Akses ke laboratorium utama yang menangani teknologi siluman dan radar ditutup rapat. Mereka tidak diizinkan melihat data radar cross-section, material penyerap gelombang (RAM), atau kode sistem kendali penerbangan.

Setiap kali mempertanyakan perbedaan perlakuan, jawabannya selalu sama: teknologi itu dilindungi aturan ITAR (International Traffic in Arms Regulations) Amerika Serikat.

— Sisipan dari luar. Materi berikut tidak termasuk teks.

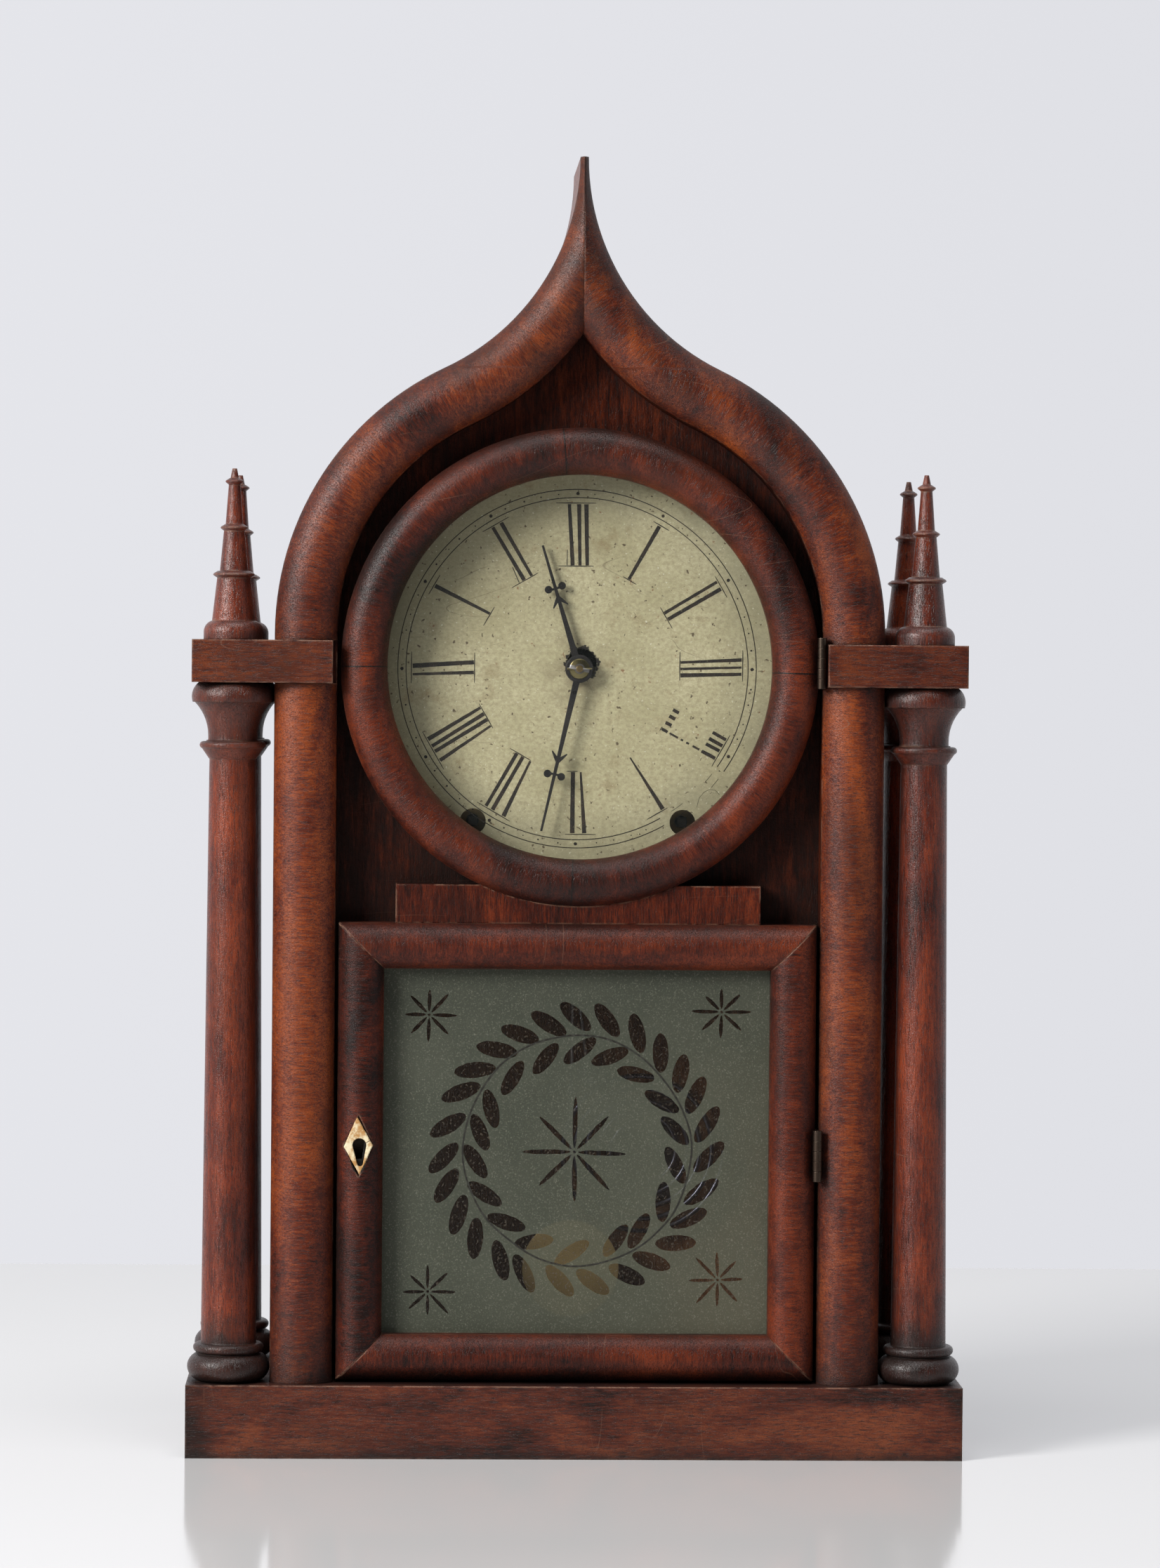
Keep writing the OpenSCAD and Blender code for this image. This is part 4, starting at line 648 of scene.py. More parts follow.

Bagi Indonesia, alasan itu justru menjadi bukti bahwa kemitraan penuh tak pernah benar-benar ada. Indonesia mengira Korea punya kemandirian teknologi. Ternyata, Korea juga mengandalkan Amerika. Di tambah lagi, Indonesia punya trauma saat lama di-embargo Amerika.

Sejak itu, kepercayaan Indonesia terhadap proyek KF-21 mulai goyah. Ini bukan soal uang, tapi soal penghargaan terhadap pengetahuan dan hak belajar yang dijanjikan sejak awal.

Mineral Langka dan Tuduhan Balas Budi

Keretakan hubungan makin dalam setelah beredar kabar bahwa Korea Selatan berencana membeli mineral tanah jarang dari Indonesia, bahan penting untuk pembuatan lapisan stealth pesawat tempur.

Indonesia bersedia menjual, tapi dengan satu syarat: pelibatan insinyur Indonesia dalam pengembangan material tersebut. Syarat itu tak pernah dipenuhi.

“Selama dua tahun, insinyur kita hanya diajak mengerjakan desain aerodinamika, bukan teknologi siluman,” kata seorang analis pertahanan di Jakarta. “Amerika jelas tidak mengizinkan Korea membagi resepnya.”